*STATED PROBLEM*. Quote every line as given.

*SOURCE EXCERPT*.
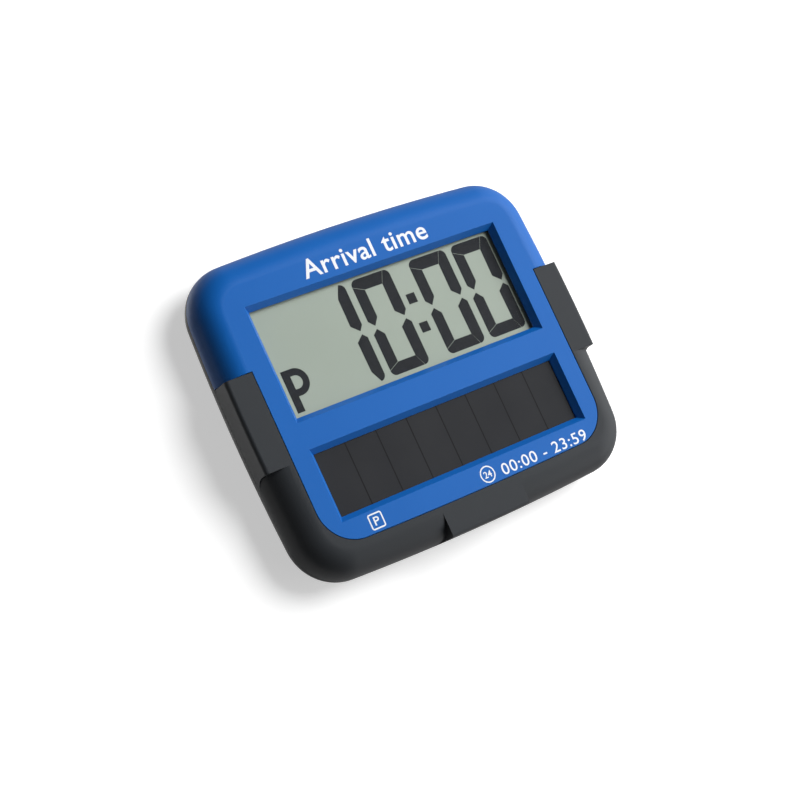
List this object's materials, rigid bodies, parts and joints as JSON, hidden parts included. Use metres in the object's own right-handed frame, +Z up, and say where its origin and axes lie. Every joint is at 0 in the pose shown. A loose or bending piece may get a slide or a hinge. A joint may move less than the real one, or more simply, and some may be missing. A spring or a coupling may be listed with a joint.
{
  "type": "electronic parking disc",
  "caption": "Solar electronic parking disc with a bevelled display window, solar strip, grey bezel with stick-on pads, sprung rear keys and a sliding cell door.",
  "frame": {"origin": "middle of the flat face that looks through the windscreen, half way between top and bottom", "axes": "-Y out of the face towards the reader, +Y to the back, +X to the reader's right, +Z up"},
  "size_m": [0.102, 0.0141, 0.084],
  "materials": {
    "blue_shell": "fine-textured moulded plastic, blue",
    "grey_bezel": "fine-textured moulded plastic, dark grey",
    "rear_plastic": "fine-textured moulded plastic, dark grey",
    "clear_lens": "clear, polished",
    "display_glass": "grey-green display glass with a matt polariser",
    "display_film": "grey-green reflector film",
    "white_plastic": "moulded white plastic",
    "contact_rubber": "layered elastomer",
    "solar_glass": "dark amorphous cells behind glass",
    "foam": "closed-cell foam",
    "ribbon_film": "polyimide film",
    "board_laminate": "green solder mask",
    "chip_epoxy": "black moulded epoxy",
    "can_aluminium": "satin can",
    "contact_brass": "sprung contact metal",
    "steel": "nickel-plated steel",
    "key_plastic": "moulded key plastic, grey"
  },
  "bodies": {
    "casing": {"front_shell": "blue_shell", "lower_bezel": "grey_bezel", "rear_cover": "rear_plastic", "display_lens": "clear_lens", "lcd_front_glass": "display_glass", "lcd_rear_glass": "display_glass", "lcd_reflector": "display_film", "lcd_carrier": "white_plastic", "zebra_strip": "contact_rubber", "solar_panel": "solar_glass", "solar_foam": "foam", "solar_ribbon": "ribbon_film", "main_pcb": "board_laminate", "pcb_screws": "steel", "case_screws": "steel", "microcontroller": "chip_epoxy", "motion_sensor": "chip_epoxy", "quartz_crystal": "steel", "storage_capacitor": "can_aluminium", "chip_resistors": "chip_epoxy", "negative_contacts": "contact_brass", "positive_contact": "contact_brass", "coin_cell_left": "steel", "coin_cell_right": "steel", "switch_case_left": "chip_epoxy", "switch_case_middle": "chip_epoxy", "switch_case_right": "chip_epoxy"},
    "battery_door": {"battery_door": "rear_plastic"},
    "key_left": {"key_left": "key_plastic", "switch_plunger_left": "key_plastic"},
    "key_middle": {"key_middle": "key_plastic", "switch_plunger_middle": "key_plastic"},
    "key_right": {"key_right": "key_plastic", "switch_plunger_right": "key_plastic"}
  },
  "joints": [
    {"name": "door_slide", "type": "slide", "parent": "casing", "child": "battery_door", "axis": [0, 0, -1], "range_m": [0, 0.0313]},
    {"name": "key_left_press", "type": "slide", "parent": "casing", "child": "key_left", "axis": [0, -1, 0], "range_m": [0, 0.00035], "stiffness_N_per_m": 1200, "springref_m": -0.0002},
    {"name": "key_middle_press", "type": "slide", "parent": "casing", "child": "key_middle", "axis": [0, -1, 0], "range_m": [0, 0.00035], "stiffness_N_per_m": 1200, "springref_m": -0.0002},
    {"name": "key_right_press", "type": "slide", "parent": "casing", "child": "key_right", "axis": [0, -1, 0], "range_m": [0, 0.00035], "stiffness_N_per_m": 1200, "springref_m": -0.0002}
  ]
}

*FINISHED TASK*.
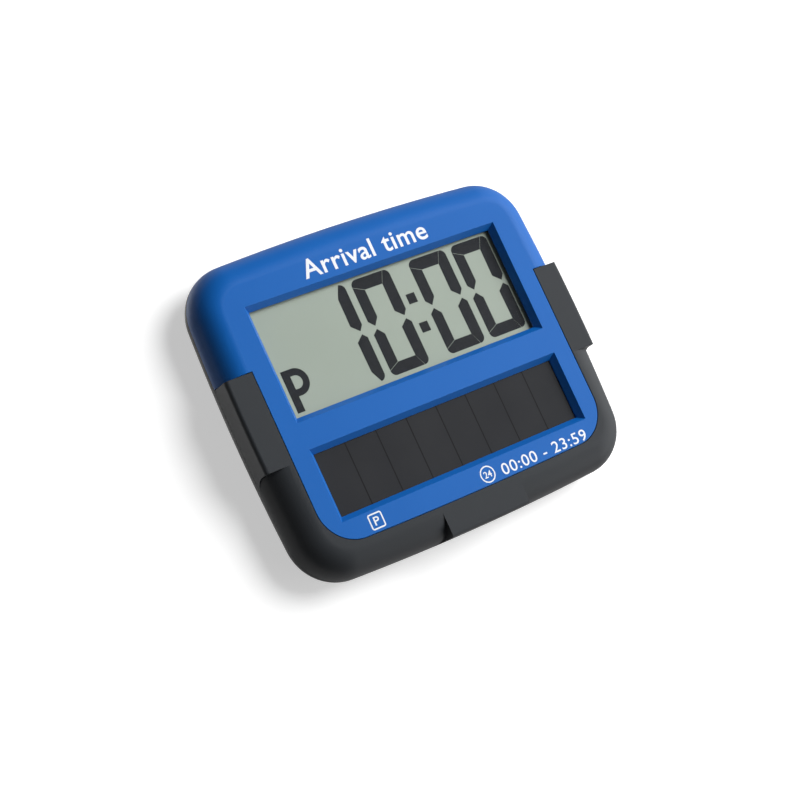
List this object's materials, rigid bodies, parts and joints as JSON, hidden parts included. Use metres in the object's own right-handed frame, +Z up, and say where its origin and axes lie. Every joint is at 0 in the pose shown. A loose or bending piece may get a slide or a hinge. A joint may move less than the real one, or more simply, and some may be missing. A spring or a coupling may be listed with a joint.
{
  "type": "electronic parking disc",
  "caption": "Solar electronic parking disc with a bevelled display window, solar strip, grey bezel with stick-on pads, sprung rear keys and a sliding cell door.",
  "frame": {"origin": "middle of the flat face that looks through the windscreen, half way between top and bottom", "axes": "-Y out of the face towards the reader, +Y to the back, +X to the reader's right, +Z up"},
  "size_m": [0.102, 0.0141, 0.084],
  "materials": {
    "blue_shell": "fine-textured moulded plastic, blue",
    "grey_bezel": "fine-textured moulded plastic, dark grey",
    "rear_plastic": "fine-textured moulded plastic, dark grey",
    "clear_lens": "clear, polished",
    "display_glass": "grey-green display glass with a matt polariser",
    "display_film": "grey-green reflector film",
    "white_plastic": "moulded white plastic",
    "contact_rubber": "layered elastomer",
    "solar_glass": "dark amorphous cells behind glass",
    "foam": "closed-cell foam",
    "ribbon_film": "polyimide film",
    "board_laminate": "green solder mask",
    "chip_epoxy": "black moulded epoxy",
    "can_aluminium": "satin can",
    "contact_brass": "sprung contact metal",
    "steel": "nickel-plated steel",
    "key_plastic": "moulded key plastic, grey"
  },
  "bodies": {
    "casing": {"front_shell": "blue_shell", "lower_bezel": "grey_bezel", "rear_cover": "rear_plastic", "display_lens": "clear_lens", "lcd_front_glass": "display_glass", "lcd_rear_glass": "display_glass", "lcd_reflector": "display_film", "lcd_carrier": "white_plastic", "zebra_strip": "contact_rubber", "solar_panel": "solar_glass", "solar_foam": "foam", "solar_ribbon": "ribbon_film", "main_pcb": "board_laminate", "pcb_screws": "steel", "case_screws": "steel", "microcontroller": "chip_epoxy", "motion_sensor": "chip_epoxy", "quartz_crystal": "steel", "storage_capacitor": "can_aluminium", "chip_resistors": "chip_epoxy", "negative_contacts": "contact_brass", "positive_contact": "contact_brass", "coin_cell_left": "steel", "coin_cell_right": "steel", "switch_case_left": "chip_epoxy", "switch_case_middle": "chip_epoxy", "switch_case_right": "chip_epoxy"},
    "battery_door": {"battery_door": "rear_plastic"},
    "key_left": {"key_left": "key_plastic", "switch_plunger_left": "key_plastic"},
    "key_middle": {"key_middle": "key_plastic", "switch_plunger_middle": "key_plastic"},
    "key_right": {"key_right": "key_plastic", "switch_plunger_right": "key_plastic"}
  },
  "joints": [
    {"name": "door_slide", "type": "slide", "parent": "casing", "child": "battery_door", "axis": [0, 0, -1], "range_m": [0, 0.0313]},
    {"name": "key_left_press", "type": "slide", "parent": "casing", "child": "key_left", "axis": [0, -1, 0], "range_m": [0, 0.00035], "stiffness_N_per_m": 1200, "springref_m": -0.0002},
    {"name": "key_middle_press", "type": "slide", "parent": "casing", "child": "key_middle", "axis": [0, -1, 0], "range_m": [0, 0.00035], "stiffness_N_per_m": 1200, "springref_m": -0.0002},
    {"name": "key_right_press", "type": "slide", "parent": "casing", "child": "key_right", "axis": [0, -1, 0], "range_m": [0, 0.00035], "stiffness_N_per_m": 1200, "springref_m": -0.0002}
  ]
}